GDC 2005 Materials
Moving Beyond Ragdolls 
This site houses some materials related to my GDC 2005 talk titled: Moving Beyond Ragdolls: Generating Versatile Human Behaviors by Combining Motion Capture and Controlled Physical Simulation
You can find links to the slides, my thesis materials, and the source code to a simplified version of the demo presented during the talk. The main idea of the talk is to look at techniques to improve the quality of simulated humans by augmenting ragdolls with control systems as well as techniques to interface these simulated behaviors with existing motion data.

Here's the abstract for the talk:
This talk looks at how developers can create new kinds of animation systems capable of moving from existing motion data to controlled physical simulation and back. Games create compelling characters through imaginative designers combined with skillful artists or a talented actor in a motion capture studio. However, virtual characters often look unrealistic when interacting with living and dynamic environments because the artist’s keyframes or the actor’s movements predetermine the character’s abilities. “Ragdolls” have recently been used to model the physics of the body as it collides with the environment and other characters. Unfortunately, their usefulness is limited because the ragdoll appears lifeless without control systems to produce realistic behavior. Returning character control to prerecorded motion is also difficult because the final pose of the ragdoll is not known beforehand. This lecture discusses how the strengths of motion capture data and physically controlled behaviors can be combined. Hybrid animation systems using this approach can transition from motion data to simulation and back so that each method may be used in the appropriate context. Physical controllers are developed using techniques from biomechanics and robotics literature to infuse life into simulated motion. The proportional derivative controllers may be artist directed and can guide simulated characters to realistic behaviors while retaining their physical realism. These controllers also allow the simulation to move back towards motion data in a natural way. Fast search techniques build a correspondence between simulated postures and large motion databases. This session should provide developers with practical implementation details, proper high-level concepts, and resources to learn more about this emerging approach to animation. Such an approach can drive the future of modern animation systems to empower game developers to deploy characters that can move and respond to the living world of their imaginations.

Idea Takeaway:
Attendees will understand the advantages of combining both simulation and traditional motion data for character animation. The complementary strengths and weaknesses of these approaches motivate the need for an effective hybrid system that can utilize either technique interchangeably. Attendees learn how to move beyond ragdolls to add believable life into simulated character animation with the added ability to move back to motion data. State-of-the-art techniques from the research community are presented in the context of games so developers can understand how to integrate physically simulated behavior into their existing pipelines. Practical implementation tips and references give attendees the resources to get started immediately.
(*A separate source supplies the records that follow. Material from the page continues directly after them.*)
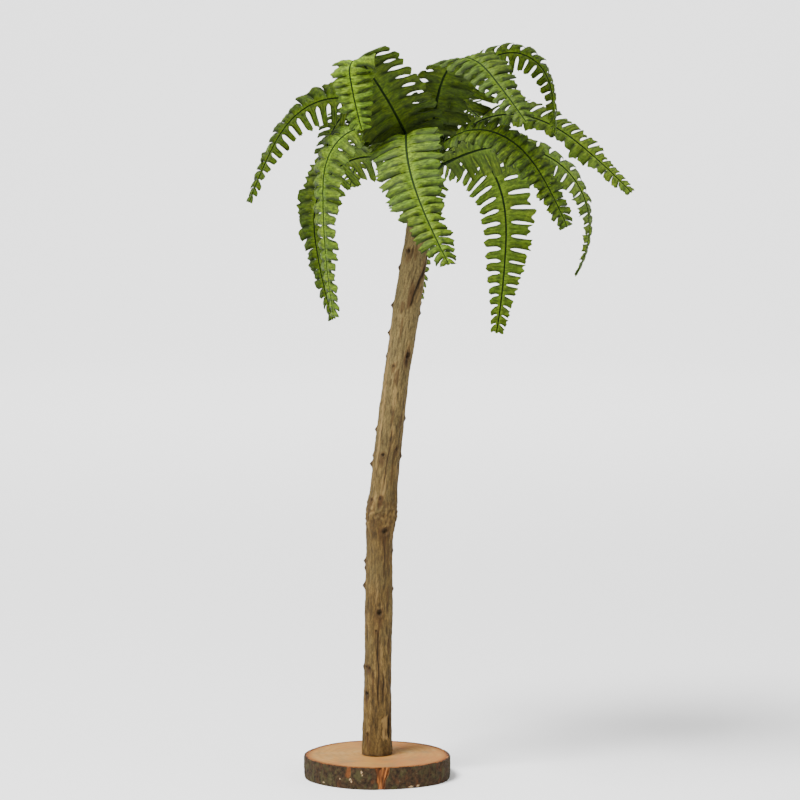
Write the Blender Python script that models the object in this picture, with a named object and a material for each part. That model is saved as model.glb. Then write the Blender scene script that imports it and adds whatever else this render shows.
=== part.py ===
"""A model palm: a branch for a trunk, on a slice of wood, with a crown of wired cloth fern leaves.

Metres, +Z up. The origin is on the flat underside of the slice, below the middle of the trunk's foot.
"""

import math
from dataclasses import dataclass

import bpy
import numpy as np
from mathutils.bvhtree import BVHTree

MM = 0.001

# Base slice
SLICE_RADIUS = 34.2 * MM
SLICE_THICKNESS = 10.5 * MM
SLICE_CORNERS = 48
SLICE_WAVES = ((2, 0.7 * MM, 20), (3, 0.5 * MM, 75), (5, 0.35 * MM, 140))
BARK_BULGE = 0.5 * MM
NOTCH_ANGLE = 276
NOTCH_HALF_WIDTH = 5.5
NOTCH_DEPTH = 2.4 * MM

# Trunk
TRUNK_FOOT = SLICE_THICKNESS + 0.3 * MM
TRUNK_TOP = 285 * MM
TRUNK_SIDES = 16
TRUNK_RINGS = 24
FOOT_RADIUS = 6.9 * MM
WAIST_RADIUS = 6.35 * MM
TOP_RADIUS = 6.2 * MM
FOOT_FLARE = 16 * MM
SWELLING_HEIGHT = 127 * MM
SWELLING_SPREAD = 9 * MM
SWELLING_OUT = 1.5 * MM
RING_PULL = 10.8 * MM
RING_PULL_REACH = 36 * MM
FOOT_OFFSET = -0.4 * MM
LOWER_LEAN = 0.014
KINK_HEIGHT = 118 * MM
UPPER_LEAN = 0.093
UPPER_SWEEP = 0.235

# What every frond shares
SEAT_GAP = 0.3 * MM
INNER_SEAT = 2.8 * MM
OUTER_SEAT = 4.6 * MM
CROWN_OFFSET = -0.9 * MM
UPRIGHT_RUN = 9 * MM
TIP_SAG = 16
CURVE_STEPS = 140
LEAFLET_PAIRS = 21
LEAFLET_SHARE = 0.68
CLOSING_UP = 0.20
BLADE_START = 11 * MM
BLADE_HALF_WIDTH = 15.6 * MM
FULL_WIDTH_AT = 28 * MM
WIDEST_AT = 0.34
BAND_SHARE = 0.24
STALK_HALF_WIDTH = 0.75 * MM
STALK_THICKNESS = 1.4 * MM
RIB_THICKNESS = 1.35 * MM
BAND_THICKNESS = 0.95 * MM
LEAFLET_THICKNESS = 0.7 * MM
SPLIT_LEAD = 0.3 * MM
SPLIT_GAP = 0.35 * MM
LEAFLET_CLEARANCE = 0.3 * MM
TRIED_REACHES = (1.0, 0.85, 0.7, 0.55, 0.42, 0.3)


@dataclass
class Frond:
    """One wired leaf. Angles are in degrees, with 0 to the right, 90 to the back and 270 to the front."""

    name: str
    seat: float
    heading: float
    sweep: float
    rise: float
    droop: float
    bend: float
    span: float
    length: float
    roll: float = 0
    tip_roll: float = 0
    cup: float = 0.15
    bare: float = 11
    width: float = 1.0


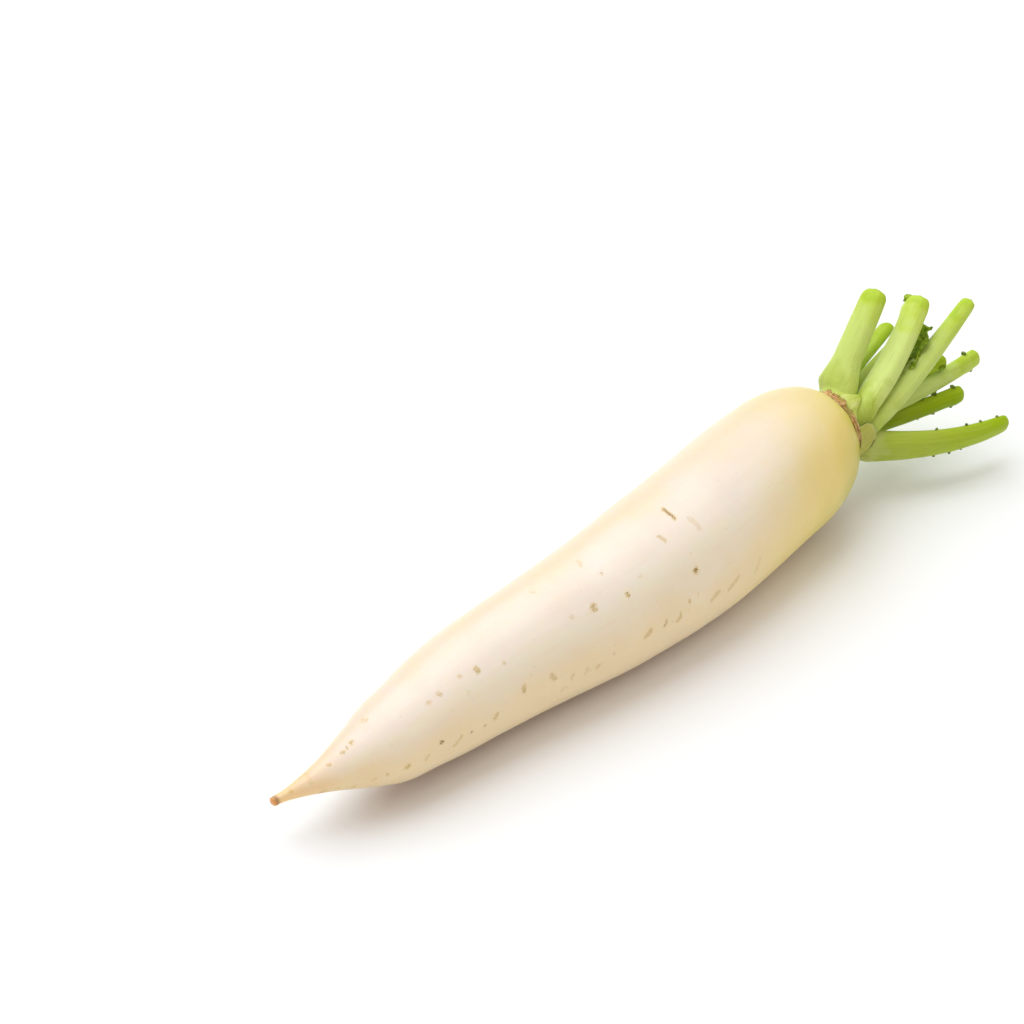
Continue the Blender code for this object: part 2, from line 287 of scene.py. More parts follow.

Intended Audience and Prerequisites:
This talk is mostly intended for programmers with at least some high-level familiarity with skeletal animation systems and ragdoll simulation. Each topic covered will review fundamentals so beginners should be able to follow most of the talk and have the resources to begin implementing the presented techniques. In addition, game designers may wish to attend to understand the high-level concepts and how the technology presented can be used to create new gameplay experiences.

This project originated as my Master's work at Carnegie Mellon University (completed December 2004) under the guidance of Jessica Hodgins. There is more information, movies, screenshots available at my thesis site. You may also be interested in reading my thesis as well...

Presentation Slides
The slides presented at GDC are available in PDF form here:
GDC Slides [PDF]

Controller Demo Source
This is the release of a simplied version of the PD Controller demo shown in my GDC 2005 talk (released under the LGPL). The demo basically sets up a ragdoll character using ODE and demonstrates how a control system can be used to drive the motion of the body. You can download it here.

A description of the demo from the Readme:
An OpenGL implementation of a PD controller based pose controller. The freely available Open Dynamics Engine (ODE) is used to perform the rigid body simulation of the human figure. When the example controller is enabled, the target joint angles are set to 0, pushing the body into the base pose with the arms and legs extended (through joint torques computed by the controller). There is also an option to apply forces to the pelvis to see that the body still responds to the physical world while being controlled.

A more full-featured demo (which was actually shown in my talk) and detailed description of the algorithms used is available in Game Programming Gems 5.